Michelson Diagnostics announces successful OCT imaging of oral cancer
25 January 2008
UK optical imaging company Michelson Diagnostics Ltd
(MDL) has announced successful initial results from clinical testing, on
oral cancer tissue, of its groundbreaking optical coherence tomography (OCT)
imaging technology by partner University College Hospital, London (UCH).
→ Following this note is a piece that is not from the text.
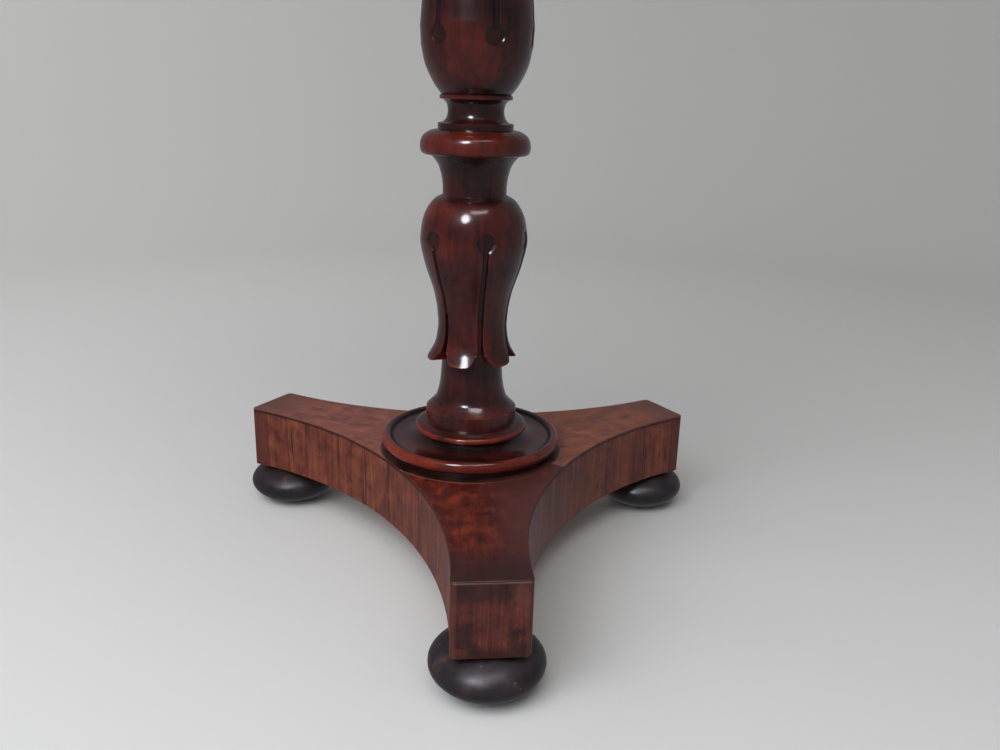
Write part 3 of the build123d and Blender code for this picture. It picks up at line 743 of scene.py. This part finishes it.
def endMarks(tree, turned, blotch, wood):
    # an arm's end face: rubbed strips at both sides, darker along the top and bottom, and a pale line along
    # its top edge, partly worn edge and partly painted highlight
    axes = addNode(tree, "ShaderNodeSeparateXYZ", None, {"Vector": turned})
    ragged = addNode(tree, "ShaderNodeMath", {"operation": "MULTIPLY_ADD"},
                     {0: blotch, 1: 34 * mm, 2: axes.outputs["Z"]})
    top = addNode(tree, "ShaderNodeMapRange", None, {"Value": ragged, "From Min": plinthTop + 2 * mm,
        "From Max": plinthTop + 8 * mm, "To Max": 0.75})
    bottom = addNode(tree, "ShaderNodeMapRange", None, {"Value": ragged, "From Min": plinthTop - 22 * mm,
        "From Max": plinthTop - 32 * mm, "To Max": 0.7})
    darkBand = addNode(tree, "ShaderNodeMath", {"operation": "MAXIMUM"}, {0: top, 1: bottom})
    wood = addNode(tree, "ShaderNodeMix", {"data_type": "RGBA"}, {"Factor": darkBand, "A": wood,
        "B": "#281616"})
    offCentre = addNode(tree, "ShaderNodeMath", {"operation": "ABSOLUTE"}, {0: axes.outputs["Y"]})
    strip = addNode(tree, "ShaderNodeMapRange", None, {"Value": offCentre, "From Min": 21.6 * mm,
        "From Max": 22.4 * mm, "To Max": 0.5})
    wood = addNode(tree, "ShaderNodeMix", {"data_type": "RGBA"}, {"Factor": strip, "A": wood,
        "B": "#5f2b20"})
    # a pale line along the top edge: worn edge and painted highlight
    edge = addNode(tree, "ShaderNodeMapRange", None, {"Value": axes.outputs["Z"],
        "From Min": plinthTop - 1.2 * mm, "From Max": plinthTop - 0.4 * mm, "To Max": 0.6})
    return addNode(tree, "ShaderNodeMix", {"data_type": "RGBA"}, {"Factor": edge, "A": wood,
        "B": "#8a685e"})


def frontEndMarks(tree, turned, blotch, wood):
    # the front arm's end is the most worn: rubbed bare by its top right corner, dirty low on the left
    wood = endMarks(tree, turned, blotch, wood)
    patches = [(19, plinthTop / mm - 9, 13, "#6c3a2c", 0.5), (-15, plinthTop / mm - 38, 15, "#2b1817", 0.7),
               (17, plinthTop / mm - 36, 9, "#241211", 0.7)]  # across and up in mm, radius, colour, strength
    for across, up, radius, color, strength in patches:
        moved = addNode(tree, "ShaderNodeMapping", None, {"Vector": turned, "Scale": (0, 1, 0.8),
            "Location": (0, -across * mm, -0.8 * up * mm)})
        off = addNode(tree, "ShaderNodeVectorMath", {"operation": "LENGTH"}, {0: moved}).outputs["Value"]
        ragged = addNode(tree, "ShaderNodeMath", {"operation": "MULTIPLY_ADD"}, {0: blotch, 1: 26 * mm,
            2: off})
        patch = addNode(tree, "ShaderNodeMapRange", None, {"Value": ragged, "From Min": (radius + 9) * mm,
            "From Max": (radius + 4) * mm, "To Max": strength})
        wood = addNode(tree, "ShaderNodeMix", {"data_type": "RGBA"}, {"Factor": patch, "A": wood,
            "B": color})
    return wood


def ebonisedWood():
    # ebonised turned wood: nearly black, satin, with rubbed brown patches and a few pale specks
    material, tree, shader = newMaterial("ebonised_turned_wood", {"IOR": 1.5, "Specular IOR Level": 0.5})
    place = addNode(tree, "ShaderNodeTexCoord").outputs["Object"]
    patch = addNode(tree, "ShaderNodeTexNoise", None, {"Vector": place, "Scale": 1 / (17 * mm),
        "Detail": 7.0, "Roughness": 0.66})
    wood = addNode(tree, "ShaderNodeValToRGB",
                   {"stops": [(0.36, "#1c181b"), (0.58, "#292124"), (0.7, "#452e29")]}, {"Fac": patch})
    specks = addNode(tree, "ShaderNodeTexVoronoi", None, {"Vector": place, "Scale": 1 / (7 * mm)})
    speck = addNode(tree, "ShaderNodeMapRange", None, {"Value": specks.outputs["Distance"],
        "From Min": 0.09, "From Max": 0.04, "To Max": 0.35})
    wood = addNode(tree, "ShaderNodeMix", {"data_type": "RGBA"}, {"Factor": speck, "A": wood,
        "B": "#a08f84"})
    rough = addNode(tree, "ShaderNodeMapRange", None, {"Value": patch, "From Min": 0.3, "From Max": 0.7,
        "To Min": 0.27, "To Max": 0.5})
    bump = addNode(tree, "ShaderNodeBump", None, {"Height": patch, "Strength": 0.3, "Distance": 0.9 * mm})
    tree.links.new(wood.outputs[2], shader.inputs["Base Color"])
    tree.links.new(rough.outputs[0], shader.inputs["Roughness"])
    tree.links.new(bump.outputs[0], shader.inputs["Normal"])
    return material


def plainWood(name, direction, light, dark):
    # planed and left bare: matt, with open grain along the piece
    material, tree, shader = newMaterial(name, {"Roughness": 0.7, "IOR": 1.5})
    place = addNode(tree, "ShaderNodeTexCoord").outputs["Object"]
    turned = addNode(tree, "ShaderNodeMapping", None, {"Vector": place, "Scale": (0.05, 1, 1),
        "Rotation": (0, 0, math.radians(-direction))})
    grain = addNode(tree, "ShaderNodeTexNoise", None, {"Vector": turned, "Scale": 1 / (5 * mm),
        "Detail": 6.0, "Roughness": 0.65})
    wood = addNode(tree, "ShaderNodeValToRGB", {"stops": [(0.35, dark), (0.65, light)]}, {"Fac": grain})
    bump = addNode(tree, "ShaderNodeBump", None, {"Height": grain, "Strength": 0.3, "Distance": 0.3 * mm})
    tree.links.new(wood.outputs[0], shader.inputs["Base Color"])
    tree.links.new(bump.outputs[0], shader.inputs["Normal"])
    return material


def agedMetal(name, code, tarnish, roughness):
    # old cast or drawn metal: dulled by handling, with darker tarnish in patches
    material, tree, shader = newMaterial(name, {"Metallic": 1.0})
    place = addNode(tree, "ShaderNodeTexCoord").outputs["Object"]
    scuffs = addNode(tree, "ShaderNodeTexNoise", None, {"Vector": place, "Scale": 1 / (3 * mm),
        "Detail": 5.0, "Roughness": 0.7})
    color = addNode(tree, "ShaderNodeValToRGB", {"stops": [(0.38, tarnish), (0.56, code)]}, {"Fac": scuffs})
    rough = addNode(tree, "ShaderNodeMapRange", None, {"Value": scuffs, "To Min": roughness + 0.15,
        "To Max": roughness - 0.12})
    tree.links.new(color.outputs[0], shader.inputs["Base Color"])
    tree.links.new(rough.outputs[0], shader.inputs["Roughness"])
    return material


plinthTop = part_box("side_veneer_left")[1].z
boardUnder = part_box("top_board_middle")[0].z
# the arms' tops: the left and right ones paler and greyer than the front's, partly the veneer's own tone and
# partly a painted sheen for the glancing light they catch
armTopToneAndSheen = {
    "front": [(0.37, "#2c0f0c"), (0.5, "#4e190f"), (0.65, "#792c18")],
    "left": [(0.34, "#4e2d27"), (0.5, "#7a463b"), (0.68, "#955b4a")],
    "right": [(0.34, "#4e2a23"), (0.5, "#7a4535"), (0.68, "#a05c3c")],
}
mahoganyStops = [(0.38, "#1a0909"), (0.5, "#341210"), (0.64, "#4c1812")]
mahogany = polishedMahogany("french_polished_mahogany", mahoganyStops, 0.15, (1, 1, 0.08))
collarMahogany = polishedMahogany("french_polished_flat_mahogany", mahoganyStops, 0.11, (0.12, 1, 0.6))
ebony = ebonisedWood()
brass = agedMetal("aged_cast_brass", "#b8954f", "#6e5527", 0.35)
steel = agedMetal("darkened_steel", "#77726c", "#3f3b38", 0.45)
for piece in (lowerColumn, upperColumn, dish, ring):
    paint(piece, collarMahogany if piece in (dish, ring) else mahogany)
    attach(piece, "base")
for foot in feet:
    paint(foot, ebony)
    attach(foot, "base")
sideStops = [(0.36, "#3a1811"), (0.5, "#652e1f"), (0.64, "#84462a")]
endStops = [(0.38, "#2f1410"), (0.52, "#5a261c"), (0.68, "#7a3826")]
sideVeneer = agedVeneer("crossbanded_mahogany_veneer", 0, sideStops, True, 0.48, 0.75, sideMarks)
for (kind, place), piece in veneers.items():
    if kind == "top":
        marks = frontArmMarks if place == "front" else collarMark
        paint(piece, agedVeneer("mahogany_veneer_on_arm_" + place, armDirection[place], armTopToneAndSheen[place],
                                False, 0.62, 0.25, marks))
    elif kind == "end":
        marks = frontEndMarks if place == "front" else endMarks
        paint(piece, agedVeneer("mahogany_veneer_on_end_" + place, armDirection[place], endStops,
                                True, 0.45, 0.3, marks))
    else:
        paint(piece, sideVeneer)
    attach(piece, "base")
paint(core, plainWood("bare_pine", 30, "#b08a5c", "#7d5a36"))
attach(core, "base")
hardwood = plainWood("planed_hardwood", 90, "#6e4227", "#3f2314")
boardTones = {"front": ("#6c2412", "#35110b", 0.0), "middle": ("#742a15", "#3b140c", 0.7),
              "rear": ("#682211", "#32100a", 1.9)}  # light, dark, and how far along the log
for place, piece in boards.items():
    paint(piece, figuredBoard("polished_mahogany_board_" + place, *boardTones[place]))
    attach(piece, "top")
paint(block, hardwood)
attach(block, "base")
for piece in bearers.values():
    paint(piece, hardwood)
    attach(piece, "top")
for node, piece in catch.items():
    paint(piece, brass)
    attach(piece, {"catch_body": "top", "catch_bolt": "bolt", "striker_plate": "base"}[node])
for node in ("catch_end_plate", "catch_screws", "catch_knob", "striker_screws"):
    paint(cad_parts[node], brass)
paint(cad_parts["bearer_screws"], steel)
spring = copyOfNode("catch_spring", "coil_spring")
paint(spring, steel)
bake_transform(spring)
for node in ("base_wedge", "top_wedge"):
    paint(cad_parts[node], hardwood)
print("materials done")

room = {"flat": 1500, "bend": 1500, "height": 2900}  # mm: a round paper sweep, open above
sweep = [(0.0, 0.0), (500.0, 0.0), (float(room["flat"]), 0.0)]
for k in range(1, 16):
    angle = math.radians(k * 6)
    sweep.append((room["flat"] + room["bend"] * math.sin(angle), room["bend"] * (1 - math.cos(angle))))
sweep.append((float(room["flat"] + room["bend"]), float(room["height"])))
floor = spunTurning("studio_paper_sweep", sweep, 96)
smoothByAngle(floor, 60)
floor.visible_glossy = False  # what the polish mirrors is the studio's own soft light
# matt coated paper: an even pale grey with no gloss to the eye
paper = newMaterial("matt_white_paper", {"Base Color": linearColor("#c6c6c4"), "Roughness": 0.8,
    "Specular IOR Level": 0.2})[0]
paint(floor, paper)

studio = {"front": 0.08, "back": 0.15, "left": 0.05, "right": 0.12, "below": 0.1, "tint": "#e2e0e8"}
world = bpy.data.worlds.new("studio")
bpy.context.scene.world = world
world.use_nodes = True
worldTree = world.node_tree
glow = worldTree.nodes["Background"]
towards = addNode(worldTree, "ShaderNodeSeparateXYZ", None,
                  {"Vector": addNode(worldTree, "ShaderNodeTexCoord").outputs["Generated"]})
depthwise = addNode(worldTree, "ShaderNodeMapRange", None, {"Value": towards.outputs["Y"], "From Min": -0.8,
                    "From Max": 0.9, "To Min": studio["front"], "To Max": studio["back"]})
sideways = addNode(worldTree, "ShaderNodeMapRange", None, {"Value": towards.outputs["X"], "From Min": -1.0,
                   "From Max": 0.6, "To Min": studio["left"], "To Max": studio["right"]})
downward = addNode(worldTree, "ShaderNodeMapRange", None, {"Value": towards.outputs["Z"], "From Min": 0.05,
                   "From Max": -0.35, "To Max": studio["below"]})
level = addNode(worldTree, "ShaderNodeMath", {"operation": "ADD"}, {0: depthwise, 1: sideways})
level = addNode(worldTree, "ShaderNodeMath", {"operation": "ADD"}, {0: level, 1: downward})
worldTree.links.new(level.outputs[0], glow.inputs["Strength"])
glow.inputs["Color"].default_value = linearColor(studio["tint"])


def softLight(name, size, power, direction, elevation, distance, aim, seen, tint):
    # seen: "glossy" for a light that only the polish mirrors, "diffuse" for one that only lights surfaces
    data = bpy.data.lights.new(name, "AREA")
    data.shape = "ELLIPSE"
    data.size, data.size_y = size
    data.energy = power
    data.color = linearColor(tint)[:3]
    lamp = bpy.data.objects.new(name, data)
    bpy.context.scene.collection.objects.link(lamp)
    a, e = math.radians(direction), math.radians(elevation)
    away = Vector((math.cos(a) * math.cos(e), math.sin(a) * math.cos(e), math.sin(e)))
    lamp.location = Vector(aim) + away * distance
    lamp.rotation_mode = "QUATERNION"
    lamp.rotation_quaternion = away.to_track_quat("Z", "Y")
    lamp.visible_camera = False
    lamp.visible_glossy = seen == "glossy"
    lamp.visible_diffuse = seen == "diffuse"
    return lamp


lamps = {  # size in metres, watts, direction and height in degrees, distance and aim in metres
    "key": ((0.46, 0.62), 20, -114, 38, 1.7, (0, 0, 0.28), "glossy", "#eef2ff"),
    "strip": ((1.0, 0.34), 7, -74, 58, 1.7, (0, 0, 0.28), "glossy", "#ffffff"),
    "front_fill": ((1.6, 1.3), 18, -128, 38, 1.8, (0, 0, 0.1), "diffuse", "#f4f6ff"),
    "left_fill": ((1.8, 1.4), 10, 206, 44, 1.9, (-0.2, 0, 0.1), "diffuse", "#ffffff"),
    "right_fill": ((1.8, 1.4), 6, -62, 60, 1.9, (0, 0, 0.1), "diffuse", "#ffffff"),
    "top_fill": ((2.4, 2.4), 29, -104, 66, 2.3, (-0.1, 0, 0.1), "diffuse", "#ffffff"),
    "wall_wash": ((1.6, 1.0), 18, -110, 25, 2.2, (-1.0, 2.9, 1.2), "diffuse", "#ffffff"),
}
for name, settings in lamps.items():
    softLight(name, *settings)

view = {"lens": 32.29, "yaw": 3.2604, "pitch": 17.5516, "roll": 1.5519, "place": (-0.0165, -0.6965, 0.3725)}
cameraData = bpy.data.cameras.new("camera")
cameraData.lens = view["lens"]
cameraData.sensor_width = 36
camera = bpy.data.objects.new("camera", cameraData)
bpy.context.scene.collection.objects.link(camera)
bpy.context.scene.camera = camera
yaw, pitch, roll = (math.radians(view[k]) for k in ("yaw", "pitch", "roll"))
ahead = Vector((math.sin(yaw) * math.cos(pitch), math.cos(yaw) * math.cos(pitch), -math.sin(pitch)))
across = Vector((math.cos(yaw), -math.sin(yaw), 0))
above = across.cross(ahead)
right = math.cos(roll) * across + math.sin(roll) * above
up = -math.sin(roll) * across + math.cos(roll) * above
turn = Matrix((right, up, -ahead)).transposed()
camera.matrix_world = Matrix.Translation(view["place"]) @ turn.to_4x4()
bpy.context.scene.view_settings.view_transform = "Standard"
print("room, light and camera done")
The tests, performed by UCH scientists on cancerous and suspected cancerous
human oral issue, were designed to establish the potential for MDL’s optical
imaging technology to revolutionise head and neck cancer diagnosis and
treatment. The tests involved comparing images taken by the MDL scanner of
the tissue samples, with histopathology images analyzed by trained
"We are very excited about the breakthrough in image quality
that this system offers," said Mr Colin Hopper, Senior Maxillofacial Surgeon
"OCT could revolutionise the surveillance of pre-cancers in the mouth and
eliminate the waiting time for biopsy results. It should also minimise
surgery through improved disease mapping. This will provide cost- effective
treatments with improved cure rates.”
In the tests, 25 oral tissue samples
were collected from 14 patients of the UCH National Medical Laser Centre.
The samples were scanned with the MDL OCT imaging system and then prepared
for analysis by Pathologist Dr Brendan Conn.
Clinical Research Fellow Mr Waseem Jerjes said, “The histopathology
results showed that it is possible to identify surface structures such as
keratin and epithelial layers, the epidermal–dermal junction and areas of
cellular crowding, as well as any pathological changes that occur at that
level; this is very exciting, this method seems to hold great promises for
early in vivo tumour diagnosis.”
The company’s optical probe technology
provides sub-surface OCT images for research applications in cancer surgery
guidance, surveillance and diagnosis.
Figure 1. OCT image of oral cancer tissue, taken with EX1301
OCT scanner, showing dorsum of tongue - hyperplasia. The area in the box
shows mild thickening of the surface keratin and prominent thickening of the
basement membrane and corium consistent with some of the features of
submucous fibrosis. Images courtesy of University College Hospital, London.